For their study, the researchers—Mallapragada, a research scientist at the MIT Energy Initiative; Nestor Sepulveda (SM’16, PhD ’20), a postdoctoral associate at MIT, who was a MITEI researcher and nuclear science and engineering student at the time of the study, and fellow former MITEI researcher Jesse Jenkins (SM ’14, PhD ’18), an assistant professor of mechanical and aerospace engineering and the Andlinger Center for Energy and the Environment at Princeton University—use a capacity expansion model called GenX to find the least expensive ways of integrating battery storage in a hypothetical low-carbon power system. They studied the role for storage for two variants of the power system, populated with load and VRE availability profiles consistent with the U.S. Northeast (North) and Texas (South) regions. The paper found that in both regions, the value of battery energy storage generally declines with increasing storage penetration.
“As more and more storage is deployed, the value of additional storage steadily falls,” explains Jenkins. “That creates a race between the declining cost of batteries and their declining value, and our paper demonstrates that the cost of batteries must continue to fall if storage is to play a major role in electricity systems.”
The study’s key findings include:
Relevance to policymakers
The results of the study highlight the importance of reforming electricity market structures or contracting practices to enable storage developers to monetize the value from substituting generation and transmission capacity—a central component of their economic viability.
“In practice, there are few direct markets to monetize the capacity substitution value that is provided by storage,” says Mallapragada. “Depending on their administrative design and market rules, capacity markets may or may not adequately compensate storage for providing energy during peak load periods.”

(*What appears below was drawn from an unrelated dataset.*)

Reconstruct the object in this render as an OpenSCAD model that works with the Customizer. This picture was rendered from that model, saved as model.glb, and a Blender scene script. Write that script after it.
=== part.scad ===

In addition, Mallapragada notes that developers and integrated utilities in regulated markets can implicitly capture capacity substitution value through integrated development of wind, solar, and energy storage projects. Recent project announcements support the observation that this may be a preferred method for capturing storage value.
Implications for the low-carbon energy transition
The economic value of energy storage is closely tied to other major trends impacting today’s power system, most notably the increasing penetration of wind and solar generation. However, in some cases, the continued decline of wind and solar costs could negatively impact storage value, which could create pressure to reduce storage costs in order to remain cost-effective.
“It is a common perception that battery storage and wind and solar power are complementary,” says Sepulveda. “Our results show that is true, and that all else equal, more solar and wind means greater storage value. That said, as wind and solar get cheaper over time, that can reduce the value storage derives from lowering renewable energy curtailment and avoiding wind and solar capacity investments. Given the long-term cost declines projected for wind and solar, I think this is an important consideration for storage technology developers.”
The relationship between wind and solar cost and storage value is even more complex, the study found.
“Since storage derives much of its value from capacity deferral, going into this research, my expectation was that the cheaper wind and solar gets, the lower the value of energy storage will become, but our paper shows that is not always the case,” explains Mallapragada. “There are some scenarios where other factors that contribute to storage value, such as increases in transmission capacity deferral, outweigh the reduction in wind and solar deferral value, resulting in higher overall storage value.”
Battery storage is increasingly competing with natural gas-fired power plants to provide reliable capacity for peak demand periods, but the researchers also find that adding one megawatt (MW) of storage power capacity displaces less than one MW of natural gas generation. The reason: to shut down 1 MW of gas capacity, storage must not only provide 1 MW of power output, but also be capable of sustaining production for as many hours in a row as the gas capacity operates. That means you need many hours of energy storage capacity (megawatt-hours) as well. The study also finds that this capacity substitution ratio declines as storage tries to displace more gas capacity.
“The first gas plant knocked offline by storage may only run for a couple of hours, one or two times per year,” explains Jenkins. “But the tenth or twentieth gas plant might run 12 or 16 hours at a stretch, and that requires deploying a large energy storage capacity for batteries to reliably replace gas capacity.”
Given the importance of energy storage duration to gas capacity substitution, the study finds that longer storage durations (the amount of hours storage can operate at peak capacity) of eight hours generally have greater marginal gas displacement than storage with two hours of duration. However, the additional system value from longer durations does not outweigh the additional cost of the storage capacity, the study finds.
“From the perspective of power system decarbonization, this suggests the need to develop cheaper energy storage technologies that can be cost-effectively deployed for much longer durations, in order to displace dispatchable fossil fuel generation,” says Mallapragada.
To address this need, the team is preparing to publish a follow-up paper that provides the most extensive evaluation of the potential role and value of long-duration energy storage technologies to date.
“We are developing novel insights that can guide the development of a variety of different long-duration energy storage technologies and help academics, private-sector companies and investors, and public policy stakeholders understand the role of these technologies in a low-carbon future,” says Sepulveda.
This research was supported by General Electric through the MIT Energy Initiative’s Electric Power Systems Low-Carbon Energy Center.